Shifting Responsibility

Oped by Efraim Halevy

Published August 6, 2015 in Yedioth Ahronoth, p. 28 (Hebrew edition), translation by Israel News Today (INT)

The question that has been in the air ever since Prime Minister Netanyahu began his efforts to cancel the nuclear agreement with Iran has been answered: if the US drops out of the agreement, the agreement will be completely canceled. This means that Iran will be free to resume its nuclear activity—the installation in Arak, for example, which is supposed to be completely neutralized according to the agreement, will resume its plutonium track in tandem with its enrichment track. Moreover, the international sanctions regime will collapse and only the US will continue to impose them while Russia and China will resume supplying weapons to Iran full steam and Moscow will again be able to help build the Iranian anti-missile systems as it did in the past. This will be the immediate and tangible cost. And there will be more to come.

The prime minister’s passionate call on US Jews on Tuesday to enlist in the battle against President Obama, in practice places the responsibility for the State of Israel’s fate on them. The Jews are being called to shoulder  pan-Jewish responsibility to prevent the worst of all: if they don’t force their representatives in Congress to shoot down the agreement—Israel will be in existential danger.

I disagree with this approach. American Jewry is not obligated to save Israel—the Israeli public and its governments have always been responsible, throughout the generations, for the fate of the Jewish people. Ever since we gained independence, Israel has been a place that promises life to any Jew in distress and to any Jewish community in danger. We have proven our ability to act on this in the past. Israel today is the strongest country in the Middle East—not just thanks to its security establishment but also because of the original thinking and creativity in the spheres of science, technology and intelligence, which have no comparison anywhere in the world.

If I understand this, then certainly the prime minister, the security cabinet ministers and the members of the intelligence subcommittee must. Israel’s existence is assured and Netanyahu is supposed to project faith and pride in its achievements and abilities, with which he is more familiar than anyone else.  Based on this faith in the establishment, which he heads, he must also create faith in Israel’s eternalness and not project fears from the distant past to awaken US Jewry leaders with cries of “help.”

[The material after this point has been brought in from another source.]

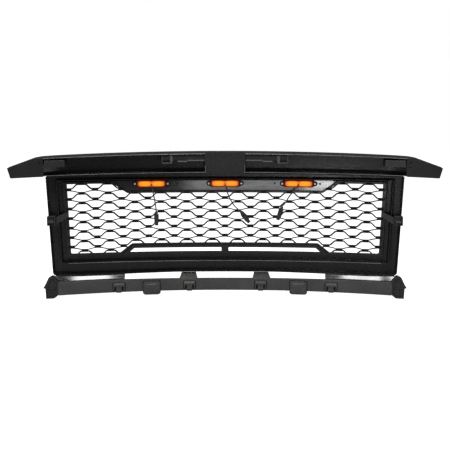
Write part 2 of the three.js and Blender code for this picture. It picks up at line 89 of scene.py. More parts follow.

This manner of action is liable to cost both Israel and American Jews a high price: it would be an historic mistake to push the Jews into a corner and force them to choose between the trust and respect that they owe their president and heeding the helpless cries coming from Jerusalem. Furthermore, the tone of the campaign that Netanyahu has launched against the agreement basically undermines the foundations of Israel’s deterrence as a strong and enduring country.

The call to American Jews was also made against the backdrop of an issue that has recently again come to the fore: the growing alienation between large parts of American Jews toward Israel because of the [Israeli] rabbinical establishment’s positions and its control in the political domain. The prime minister canceled the arrangements that were made in the matter of conversion just prior to the last elections. His call to the Jews to rush to Israel’s help—at a time when the very Jewishness of large portions of the American public is being denied by Israel—therefore only intensifies the rift among the Jewish diaspora precisely at a time when the prime minister is demanding to unite the ranks.

A hint as to what can be expected in the coming months can be found in the article last week by Iranian Foreign Minister Mohammad Javad Zarif in which he said that now that the Iranian problem has been resolved, it is time to address the problem of the Israeli nuclear program. Israel will need solid support from Obama on this issue in the international arena, since it is outside Congress’s purview.

At the UN’s pentennial 2015 NPT Review Conference, the Egyptians spearheaded a call to start holding talks ahead of declaring the Middle East a nuclear weapons free zone. A few months ago, the prime minister phoned Secretary of State John Kerry and thanked him for the American aid that had been decisive in blocking that initiative. So before we intensify the campaign in America—we should stop so that this does not hurt us down the line.